Despite the regrettable change in policy at Bethel, there may be  opportunities for continued conversation. The stated commitment of the Bethel Board and the Missionary Church is that faculty and students should explore all aspects of General Revelation, especially in the classroom. The new policy makes a point of stating that “faculty are affirmed to teach any and all matters … including viewpoints which the college may not hold but which students may face in the future.” Thus, it appears that faculty may still tell students that some Christians see God using the process of evolution to create humans. Moreover, the statement specifically avoids putting restrictions on teaching about animal evolution.

On June 26, Bethel President Gregg Chenoweth and Jim Stump released a joint open letter to the Bethel College community.
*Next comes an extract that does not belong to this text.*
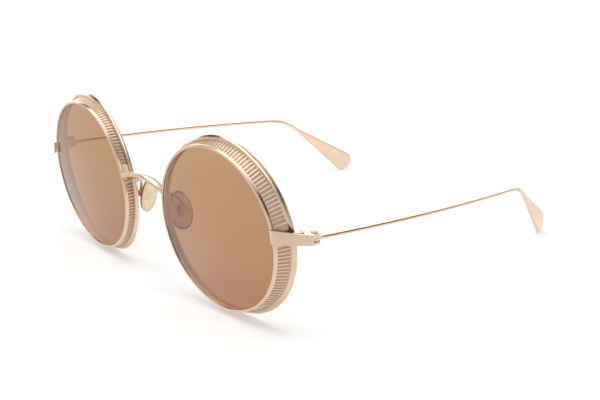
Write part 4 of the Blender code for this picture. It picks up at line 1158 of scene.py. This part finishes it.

In Jim’s portion of the letter, he writes: “In considering this corporate commitment, I decided to resign from my position at Bethel in order to pursue alternate work, rather than remain under the new Statement and bring tension to the Bethel community.”   Jim also writes that “many Bethel leaders have been extraordinarily supportive of me throughout this lengthy process.”  President Chenoweth in turn affirmed Jim’s teaching and professionalism. Disagreements within the body of Christ are never easy and a painful parting of ways is sometimes required, but both of these men are to be commended for the gracious way in which they have worked through a difficult situation.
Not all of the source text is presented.